Even better, I found a jigsaw blade that was essentially a knife - no teeth, just a sharp edge. That thing went through foam board like butter - I was using it for building concrete forms for countertop. I'm guessing the knife edge kept the cut smooth, and the friction from the blade moving heated it up enough to make it cut smoothly and not catch little bits like a standard razor blade will.

Henry

Reply to
Niner

that sounds like the ticket, if I have another project that requires foam board I'll keep an eye out for those.

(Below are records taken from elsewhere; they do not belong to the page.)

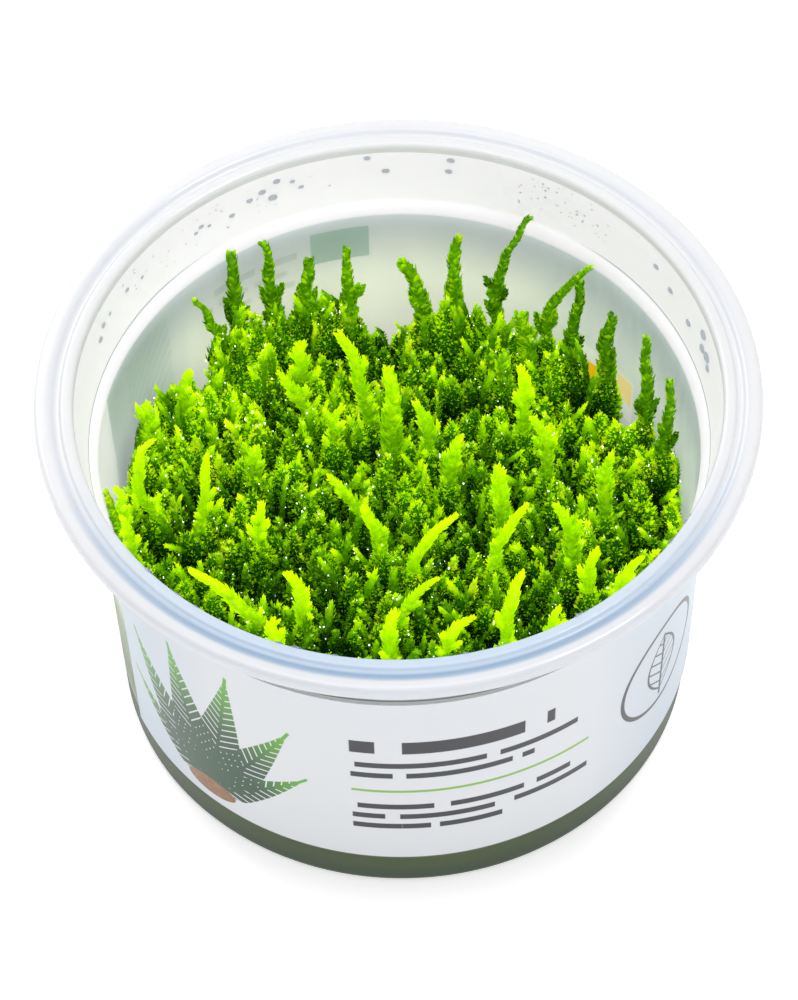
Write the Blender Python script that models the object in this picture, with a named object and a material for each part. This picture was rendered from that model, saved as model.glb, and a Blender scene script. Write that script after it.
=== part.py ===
"""A clump of aquatic moss growing on nutrient gel in a round plastic tub with a wrap label.

Metres, +Z up. The origin is the centre of the tub's base, and -Y is the front.
The named sizes below are in millimetres and are multiplied by MM where a mesh is made.
"""

import math

import bmesh
import bpy
from mathutils import Vector

MM = 0.001
GAP = 0.3

# Tub, a moulded cup with a broad brim
TUB_HEIGHT = 61.2
BRIM_RADIUS = 50.0
BRIM_INNER_RADIUS = 44.6
BRIM_THICKNESS = 1.6
BRIM_LIP = 2.0
BRIM_LIP_WIDTH = 0.8
BRIM_EDGE_ROUND = 0.9
BRIM_BEAD_ROUND = 1.0
BRIM_BEAD_BELOW_TOP = 0.1
BRIM_GROOVE_OUTSIDE = 2.9
BRIM_GROOVE_INSIDE = 3.5
BRIM_GROOVE_DEPTH = 0.6
WALL = 0.95
FLOOR = 1.0
BASE_CORNER = 1.8
FLOOR_CORNER = 1.0
BASE_RADIUS = 41.5
SHOULDER_HEIGHT = 49.6
SHOULDER_RADIUS = 42.85
SHOULDER_STEP = 1.3
TUB_SEGMENTS = 60

# Wrap label, with a bare strip of wall between its two ends. Its start and length are
# counted in the tub's segments, anticlockwise from +X
LABEL_LOW = 7.9
LABEL_HIGH = 47.9
LABEL_THICKNESS = 0.2
LABEL_START_SEGMENT = 34
LABEL_SEGMENTS = 54

# Nutrient gel in the bottom of the tub
GEL_DEPTH = 8.2
GEL_CHAMFER = 1.2

# Moss mat: its top is a tilted plane with low tufts, and a bushy mound under each standing
# shoot, highest along the back
MAT_REACH = 40.0
MAT_CENTRE_HEIGHT = 31.5
MAT_RISE_TO_FRONT = 2.0
MAT_RISE_TO_LEFT = 2.0
MAT_GRID = 34
MAT_EDGE_DROP = 3.0
MAT_EDGE_ROUND = 1.5
TUFT_HEIGHT = 2.8
TUFT_SPREAD = 2.3
TUFT_COUNT = 64
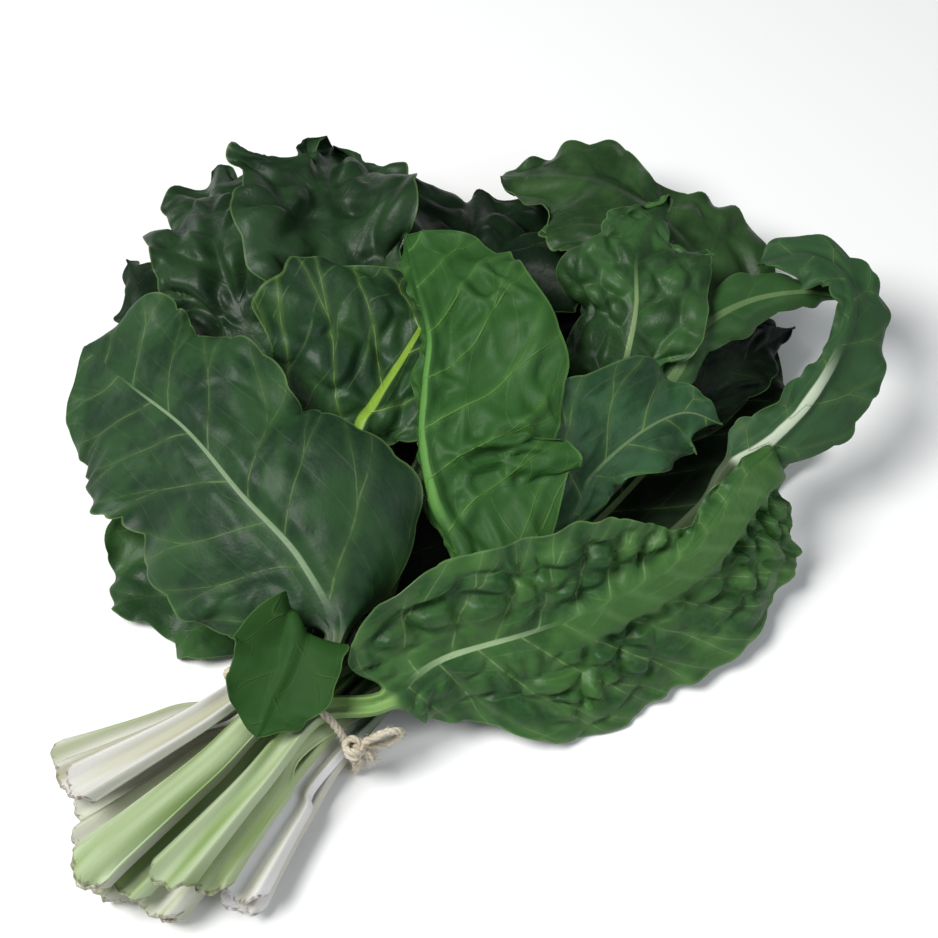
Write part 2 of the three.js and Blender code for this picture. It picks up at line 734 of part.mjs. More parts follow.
function tieGeometry() {
  const knot = new THREE.SphereGeometry(KNOT_RADIUS, 8, 6).translate(...KNOT);
  const ring = twineRing(TIE_ROUTE.map(([y, z]) => new THREE.Vector3(0, y, z)));
  const bow = twineEnd(BOW, 2 * LOOSE_STEPS);
  const ends = [SHORT_END, LONG_END].map((route) => twineEnd(route, LOOSE_STEPS));
  let solid = toSolid(ring).add(toSolid(knot));
  for (const piece of [bow, ...ends]) solid = solid.add(toSolid(piece));
  return fromSolid(solid);
}

// ---------------------------------------------------------------- the bunch

function finish(color, roughness) {
  return new THREE.MeshStandardMaterial({ color, roughness, metalness: 0 });
}

const STALK_FINISH = finish(0xb4c398, 0.45);
const BLADE_FINISH = finish(0x35502f, 0.5);
const TWINE_FINISH = finish(0xb9b49a, 0.9);

function piece(name, geometry, material) {
  const mesh = new THREE.Mesh(geometry, material);
  mesh.name = name;
  return mesh;
}

const bunch = new THREE.Group();
for (const faces of layLeaves()) {
  bunch.add(piece(faces.leaf.name, leafGeometry(faces), [STALK_FINISH, BLADE_FINISH]));
}
bunch.add(piece("tie_string", tieGeometry(), TWINE_FINISH));

// The origin is under the middle of the bunch, on the surface that it lies on.
const box = new THREE.Box3().setFromObject(bunch);
const middle = box.getCenter(new THREE.Vector3());
bunch.position.set(-middle.x, -middle.y, -box.min.z);

export default bunch;
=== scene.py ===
"""The looks of a bunch of green chard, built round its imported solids.

Every leaf is worked out from the same dimensions as its solid and laid on the pile in the same way.
It is then made fine: puckers between its veins, a ruffled and scalloped margin and a torn stalk end.
All of it is worked out in millimetres in the frame of the tie, where X is 0 in the plane of the
twine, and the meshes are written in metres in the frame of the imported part.
"""

import bpy
import numpy as np
from mathutils import Matrix, Vector


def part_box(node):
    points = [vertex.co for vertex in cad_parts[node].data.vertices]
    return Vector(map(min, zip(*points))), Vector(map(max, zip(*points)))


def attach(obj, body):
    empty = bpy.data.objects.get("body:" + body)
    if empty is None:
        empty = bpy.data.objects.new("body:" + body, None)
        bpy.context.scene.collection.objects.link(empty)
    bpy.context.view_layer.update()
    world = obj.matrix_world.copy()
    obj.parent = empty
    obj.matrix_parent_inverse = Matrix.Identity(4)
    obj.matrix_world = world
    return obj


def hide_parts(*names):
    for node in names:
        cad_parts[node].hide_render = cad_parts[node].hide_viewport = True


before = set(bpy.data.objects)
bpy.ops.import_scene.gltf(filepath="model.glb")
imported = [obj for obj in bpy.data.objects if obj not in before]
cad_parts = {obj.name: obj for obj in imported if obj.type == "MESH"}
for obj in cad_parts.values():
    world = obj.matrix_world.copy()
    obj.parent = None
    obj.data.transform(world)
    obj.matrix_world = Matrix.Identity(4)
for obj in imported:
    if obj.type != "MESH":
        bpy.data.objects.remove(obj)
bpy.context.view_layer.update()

TURN = 2 * np.pi
MM = 0.001

# ---------------------------------------------------------------- dimensions that the solids share

SKIN = 0.9  # thickness of a blade in the solids
TIE_CENTRE_Y = 21  # middle of the tied stalks
TIE_PITCH_Y = 12  # from stalk to stalk across the tie
TIE_PITCH_Z = 7  # from layer to layer in the tie
TIE_LOWEST_Z = 9  # middle of the lowest layer
CUT_LENGTH = 106  # from the tie to the cut ends
CUT_CENTRE_Y = 37.5  # middle of the cut ends, which splay
CUT_SPREAD_Y = 1.95  # how far the cut ends splay sideways, next to the tie
CUT_SPREAD_Z = 1.3  # and in height
CUT_LOWEST_Z = 6  # middle of the lowest cut end
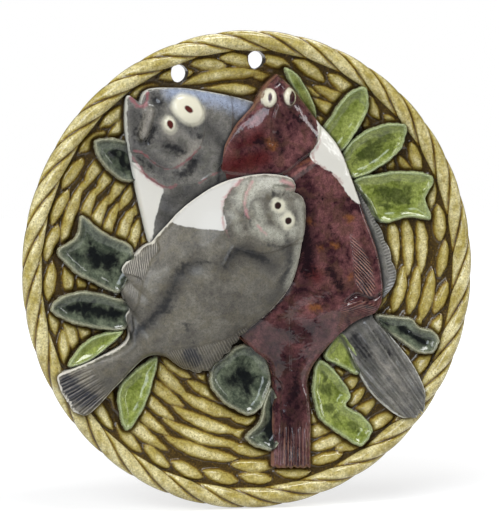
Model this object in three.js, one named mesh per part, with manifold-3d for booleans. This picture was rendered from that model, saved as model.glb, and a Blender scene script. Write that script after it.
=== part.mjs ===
// Oval wall dish of lead-glazed earthenware: three flatfish and a spray of leaves in high relief
// on a basket-weave ground, inside a rim moulded as a twisted rope, pierced by two hanging holes.
//
// Frame: millimetres, +Z up. The dish faces -Y and its foot ring stands on the plane y = 0, so a
// point that stands `lift` in front of the wall has y = -lift. The origin is on the flat back of
// the foot ring, straight above the middle of the dish.
import * as THREE from 'three';
import { mergeVertices } from 'three/addons/utils/BufferGeometryUtils.js';
import Module from 'manifold-3d';

const wasm = await Module();
wasm.setup();

// Driving dimensions
const DISH_HEIGHT = 240;
const DISH_WIDTH = 230;
const WALL = 6.5;               // pottery thickness under the basket ground
const GROUND_LIFT = 9;          // front of the ground at the middle of the dish
const WELL_DEPTH = 14;          // how much higher the ground stands at the border of the basket
const ROPE_RADIUS = 5.2;        // thickness of the rope roll, lobes included
const ROPE_SEAT = 1.4;          // how far the middle of the roll lies behind the ground
const ROPE_GROOVE = 1.6;        // depth of the grooves between rope strands
const ROPE_STRANDS = 36;
const FOOT_RADIUS = 66;         // outside of the foot ring
const FOOT_THICKNESS = 6;
const STRAND_WIDTH = 7.4;       // a basket strand with its groove
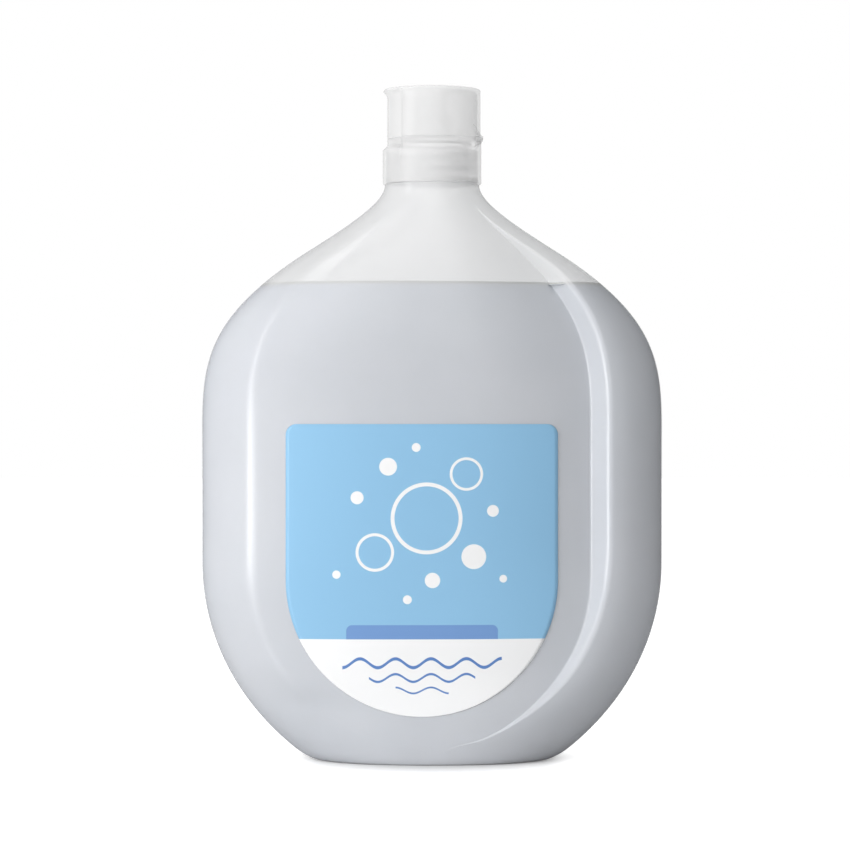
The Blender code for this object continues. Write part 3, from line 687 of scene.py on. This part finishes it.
# Closure, lower part
# One moulding of natural polypropylene: a collar over the neck with an inner sleeve, a deck and the
# pour spout. The thumb recess is cut into its top edge at -X.
COLLAR_RADIUS = 17.1 * MM
COLLAR_WALL = 1.3 * MM
COLLAR_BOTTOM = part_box("closure_base")[0][2]
COLLAR_EDGE = 0.08 * MM
COLLAR_FOOT_ROUND = 0.6 * MM
COLLAR_FOOT_TOP = 0.9 * MM
SPOUT_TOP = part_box("closure_base")[1][2]
LID_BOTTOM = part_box("flip_lid")[0][2]
LID_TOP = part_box("flip_lid")[1][2]
LID_RADIUS = 16.8 * MM
DECK_TOP = LID_BOTTOM - 0.3 * MM
DECK_BOTTOM = DECK_TOP - 1.2 * MM
SLEEVE_RADIUS = 14.05 * MM
SLEEVE_OUTER = 15.1 * MM
SLEEVE_BOTTOM = 202.8 * MM
CROWN = DECK_TOP - 4.2 * MM
SPOUT_RADIUS = 7.0 * MM
SPOUT_BORE = 6.0 * MM
SPOUT_LIP_ROUND = 0.3 * MM
SPOUT_FOOT_ROUND = 0.5 * MM
RECESS_DEPTH = 1.3 * MM
RECESS_HALF_ANGLE = math.radians(52)
RECESS_BLEND = math.radians(3.5)
RECESS_FLOOR = DECK_TOP - 4.0 * MM
RECESS_SHOULDER = 1.6 * MM
RECESS_SHOULDER_STEPS = 8
RECESS_SHOULDER_LEAD = 0.1 * MM
INSIDE_MARGIN = 0.5 * MM
FACING_UP = 0.9
TURN_STEPS = 240


def recess(angle):
    """Depth of the thumb recess at an angle about Z, with its middle at -X."""
    away = abs(math.remainder(angle - math.pi, math.tau))
    return RECESS_DEPTH * (1 - ease(away, RECESS_HALF_ANGLE - RECESS_BLEND, RECESS_HALF_ANGLE))


def turned_rings(profile):
    """Rings of (radius, height, share of the recess), from top to bottom down the outer side."""
    rings = []
    for radius, height, share in profile:
        ring = []
        for i in range(TURN_STEPS):
            angle = math.tau * i / TURN_STEPS
            reach = radius - recess(angle) * share
            ring.append(Vector((reach * math.cos(angle), reach * math.sin(angle), height)))
        rings.append(ring)
    return rings


def inside_below(piece, finish, radius):
    """Give the faces that lie within a radius about Z, and don't face up, the finish of the inside."""
    piece.data.materials.append(finish.material)
    for face in piece.data.polygons:
        if face.center.xy.length < radius and face.normal.z < FACING_UP:
            face.material_index = 1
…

The day I finished my scuttle plug, it got down to mid-teens that night (that's quite cold for this area) so I was happy to have done it! Bedroom closet stayed noticeably warmer, despite my having cleaned out the attic vents.

nate

Reply to
N8N

Wood glue works well. Once I had a lot of it to cut and made a jig saw like contraption that used a hot wire to cut it. Device was powered by an old soldering gun.

Jimmie

Reply to
JIMMIE

You can cut foam cleanly with a bandsaw. Not sure which glue is best for foam.

I made a corregated cardboard box cover for my attic staircase and fastened a fiberglass batt on top using duct tape. It fits over the pull-down stairs. After several years the edge of the box began to fray so I glued a thin strip of pine around the edge. On the trap door itself, I put a sheet of styrofoam and protected that with thin hardboard (so the foam would not be damaged from shoe tips on the ladder. Not pretty, but it is lightweight, out-of-sight, and insulates well.